I started getting a bit desperate as I expected that was a big part of this. At this point I decided to open a discord thread to ask my community for help in debugging this as I was getting out of my depth. The best suggestion came from someone who told me to enable pg_stat_statements.

That, along with the query to retrieve the most used queries, lead me to find a few areas where I could do some improvements through caching. One was the worker retrieving the models from the DB all the time for example, which I instead made it cache on redis.

Unfortunately none of my tweak seemed to do much difference in the bandwidth. I was starting to lose my mind. Fortunately someone mentioned the amount of rows retrieved so I decided to sort my postgres statements by amount of rows retrieved and that finally got me the thing I was looking for. There was one statement which retrieved a number of rows two whole orders of magnitude more than every other statement!

That statement was an innocent looking query to retrieve all the performance statistics for all workers, which I then created an average for.
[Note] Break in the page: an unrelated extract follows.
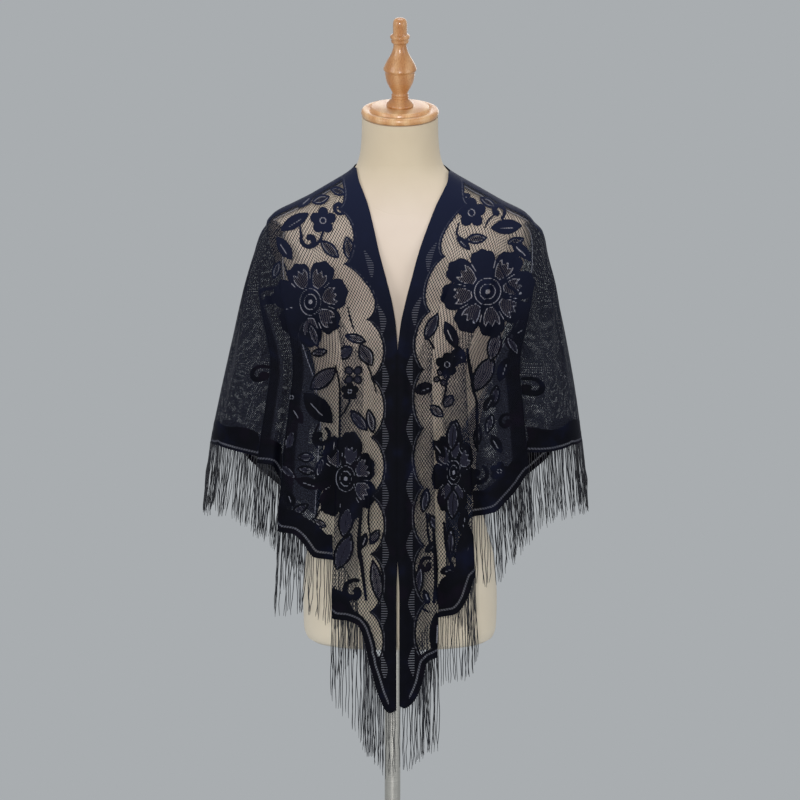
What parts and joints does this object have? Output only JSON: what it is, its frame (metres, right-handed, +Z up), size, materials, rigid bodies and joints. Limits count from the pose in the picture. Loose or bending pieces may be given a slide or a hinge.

Given hundreds of workers and 20 rows per worker, and this statement being retrieved once per second per status check on a request, you can imagine the amount of traffic it generated!

My initial stop was to cache it on redis as well. That just shifted the problem because while there wasn’t a load on the DB, the amount of traffic stayed the same, just on a different VM. So the next step was to try and cache it locally. I initially turned to python cachetools and their TTL function caching. That seemed to work but it was a big mistake. The cachetools are absolutely not thread safe and my code relies on python waitress WSGI server, and that one spawns dozens of threads all over the place.

So one day later, I get reports of random 500 errors and other problems. I look in to find my logs spewing hundreds of logs about missing key errors on the cache. Whoops!

I did make an attempt to see how I can make cachetools thread safe, but that involved adding python locks which would delay everything too much, on ultimately something that is not needed. So instead I just created my own simple cache using global vars and built-in types which are thread-safe by default. That solved the crashing issue.

But then I remembered that I’m stupid and instead of pulling thousands of rows of integers so I can make an average using python, I can just ask PostgreSQL to calculate the average and simply return that final number to me. Duh! This is what happens when my head is not yet tuned into using Databases correctly.

So finally, I wiped my internal cache and switched to that approach. And fortunately that was it! My Mbit/s on my database server dropped from 150 average, to 15! a 10x reduction!

I made an itch.io page

I always knew I had to do CI/CD for my development, but I just hadn’t given any priority yet. As such, until now I was still manually exporting Hypnagonia when I had a stable release, then manually uploading the html to my own site through scp, ssh to the site, and copy the files to the web directory. All so that I can link people to a bland page so that they can play the game online.

And for more feature-packed releases, I would also export the versions for Linux, Windows and mac, create a new github release and upload them there.

It was an unnecessary manual procedure and it always bothered me. But I had other priorities on my end and I kept pushing back the improvement on that end.

That is, until yesterday, where I run into this video introducing DevOps practices to game development:

And that kinda shamed me into going through with it.

Unfortunately interacting with my own webhost was always hacky and felt amateurish. So I decided to onboard Hypnagonia to itch.io. This provides me some benefits. As part of the community there, I can start getting more organic discovery. It provides some interesting metrics and very imprtantly, it’s an estabilished platform which means there’s plenty of guides and products to integrate it easily into my Continuous Delivery pipeline.

Unfortunately, I realized that embedding the game into itch.io doesn’t play well with my current viewport size and the “static” way I had designed it. And that was a rabbit hole…

First I adjusted my main menu screens to adjust automatically according to the viewport size. That worked OK-ish for not ridiculously-small resolutions. It’s fine, we can look at that later

But then I discovered that even small reductions in the viewport, make the cards look massive, as they are never scaled. So I needed to shrink cards according to the viewport size somehow…

Long-story short: I spent around 6 hours yesterday just giving the Godot Card Game Framework functionality to handle smaller resolutions somewhat gracefully. It’s not perferct, but it’s good enough to allow itch.io embed.

And since I was at it, I made some quality of life improvements. And wrote about them into an itch.io devlog.

I’m going to be writing some devlogs there now and then. Not sure how I will handle the integration with this blog. Maybe just post a link to them here when I write them? What do you think?